Some interesting bits were the separation between the merchant and warrior styles. And how the Sansenke schools, the three that inherited the teachings from Sen no Rikyu, came to be. And are still present in our current time. Preserving and following the traditions in the same way as in ancient times.

Something that I enjoyed is that even though the topic was focused on the mentality and concepts that constitute tea ceremonies at their foundational level. Both for the Tea ceremony and the Sencha tea ceremony.

At the end of the session and before the final test, we made one last brewing. Perhaps the most impactful one in a very long time for me. Our instructor guided us in preparing a Koicha bowl, a thicker version of matcha than Usucha. It was an incredible drink, thick, smooth, sweet, with a gentleness I did not expect. I am not a big matcha drinker, but I am interested in it.

This bowl made me realise what a truly high-grade tea can become. Only now do I begin to understand why Koicha is usually reserved for the highest grades. And why some state, “…if a matcha powder cannot be prepared as Koicha cannot be called Matcha.” This experience taught me how important it is to keep an open mind about anything. I did know that plain, traditionally prepared matcha was not a pleasant experience in most cases for me. And that probably was due to my lack of knowledge and due to my technique and leaf/powder material.
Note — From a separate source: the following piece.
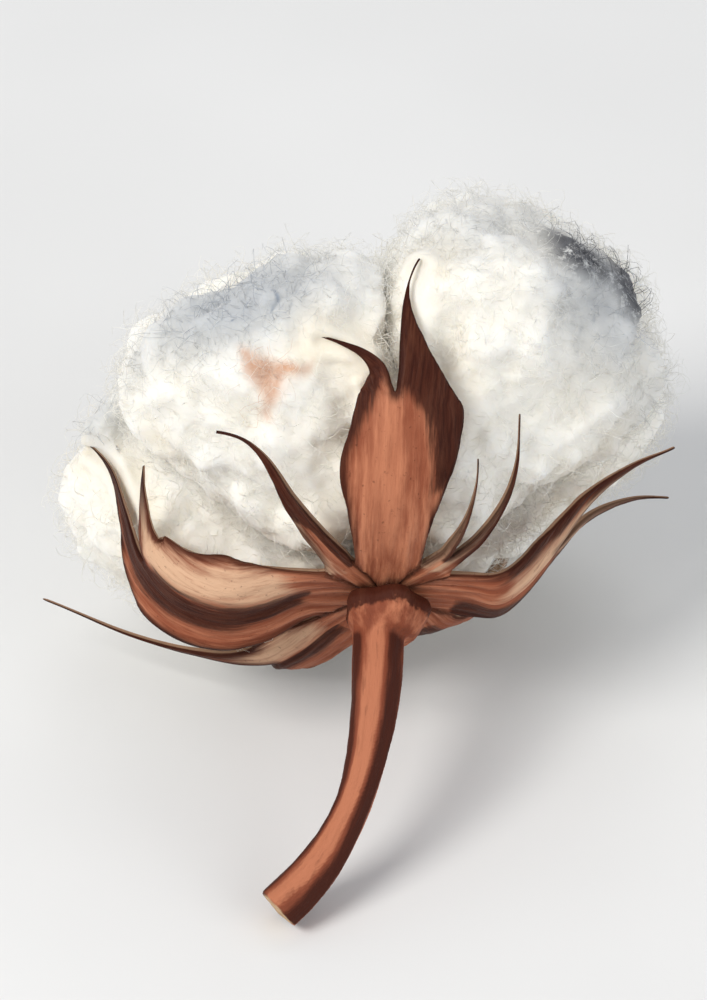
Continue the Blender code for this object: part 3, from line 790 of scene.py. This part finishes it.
def colour_lint(mesh, node, to_bur):
    """Stores where a lock has grey painted shade, where it is spotted or stained, and where it is creamy
    beside the bur.
    """
    points = points_of(mesh)
    across, up, nearer = seen_place(points)
    facing = facing_camera(mesh)
    masks = {name: np.zeros(len(points)) for name in ("grey", "dark", "tan")}
    # The grey patches are painted shade, masked to the side that the camera sees.
    for patch in PATCHES:
        if patch.node == node:
            mask = masks[patch.attribute]
            np.maximum(mask, oval(across, up, nearer, facing, patch), out=mask)
    if node == "lock_front_left":
        wave = np.array([noise.noise_vector(point / (2.2 * MM)) for point in points])
        wavy_across, wavy_up = across + wave[:, 0] * STAIN_WAVE, up + wave[:, 1] * STAIN_WAVE
        depth = depth_inside(wavy_across, wavy_up, STAIN_CORNERS)
        masks["tan"] = smoothstep(-STAIN_ROUNDING, STAIN_ROUNDING, depth) * facing
    for name, mask in masks.items():
        store(mesh, name, mask)
    store(mesh, "cream", 1 - smoothstep(0.0, 5.0 * MM, to_bur))


def lint_colour(tree, chosen, strands):
    """White, with painted shade that turns it creamy in the hollows between tufts, grey painted shade in
    patches, dark spots and one tan stain.
    """
    place = add_node(tree, "ShaderNodeTexCoord").outputs["Object"]
    cloud = noise_at(tree, place, 9 * MM, detail=3.0)
    speck = noise_at(tree, place, 0.9 * MM, detail=4.0, roughness=0.7)
    # Painted shade in the creases between tufts: the lint turns a little towards cream there.
    crease_shade = ranged(tree, attribute_of(tree, "crease_shade").outputs["Fac"], 0.35, 0.8)
    colour = blend_colour(
        tree, maths(tree, "MULTIPLY", crease_shade, 0.12), tuple(chosen.white), tuple(chosen.cream)
    )
    cream = maths(
        tree, "MULTIPLY", attribute_of(tree, "cream").outputs["Fac"],
        ranged(tree, cloud, 0.3, 0.7, 0.2, 0.6),
    )
    colour = blend_colour(tree, cream, colour, tuple(chosen.cream))
    # Painted shade: grey in the patches on the camera's side, with a faint random grey mottle from the cloud
    # noise added.
    grey = maths(
        tree, "MULTIPLY", attribute_of(tree, "grey").outputs["Fac"],
        ranged(tree, strands, 0.2, 0.9, 0.6, 1.0),
    )
    grey = maths(tree, "ADD", grey, ranged(tree, cloud, 0.56, 0.78, 0.0, 0.12), clamp=True)
    colour = blend_colour(tree, grey, colour, tuple(chosen.grey))
    spotted = maths(
        tree, "MULTIPLY", attribute_of(tree, "dark").outputs["Fac"], ranged(tree, speck, 0.32, 0.5)
    )
    colour = blend_colour(tree, spotted, colour, tuple(chosen.dark))
    stained = maths(
        tree, "MULTIPLY", attribute_of(tree, "tan").outputs["Fac"],
        ranged(tree, speck, 0.3, 0.7, 1.0, 0.7),
    )
    return blend_colour(tree, stained, colour, tuple(chosen.tan))


def lint_material(name, chosen):
    """Soft matte lint: matted strands, with light that sinks in."""
    material, tree, shader = new_material(name)
    place = add_node(tree, "ShaderNodeTexCoord").outputs["Object"]
    strands = noise_at(
        tree, place, 2.4 * MM, detail=5.0, roughness=0.6, distortion=1.8,
        kind="RIDGED_MULTIFRACTAL",
    )
    tree.links.new(lint_colour(tree, chosen, strands), shader.inputs["Base Color"])
    shader.inputs["Roughness"].default_value = 0.95
    shader.inputs["Specular IOR Level"].default_value = 0.1
    shader.inputs["Subsurface Weight"].default_value = 0.5
    shader.inputs["Subsurface Radius"].default_value = (1.0, 0.9, 0.75)
    shader.inputs["Subsurface Scale"].default_value = 1.2 * MM
    shader.inputs["Sheen Weight"].default_value = 0.3
    shader.inputs["Sheen Roughness"].default_value = 0.6
    fine = noise_at(tree, place, 0.45 * MM, detail=3.0, roughness=0.6, distortion=1.2)
    height = maths(tree, "ADD", maths(tree, "MULTIPLY", strands, 0.5), fine)
    bump = add_node(
        tree, "ShaderNodeBump", {"Height": height, "Strength": 0.4, "Distance": 0.14 * MM}
    )
    tree.links.new(bump.outputs[0], shader.inputs["Normal"])
    return material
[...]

Now I think I have understood something that I can develop further. And motivated me to submerge myself into the tea ceremony, something I had never been too interested in.

Overall experience

In the introductory course, I had a positive experience. That I recommend it to anyone with an interest in Japanese tea. Now I have no option but to recommend it again. It will teach you insights from the industry, what points there have been developments in and which are currently the difficulties for the farmers. You will be guided through a tasting of Japanese tea varieties. And other less frequent styles of teas. Learn about growing regions, their specialities, and their historical developments. And lastly, learn about the main concepts tea ceremonies are built on.

I have nothing else but good words for the team at the Global Japanese Tea Association for their excellent work in this course. And on all their other events and work in the community. Congratulations!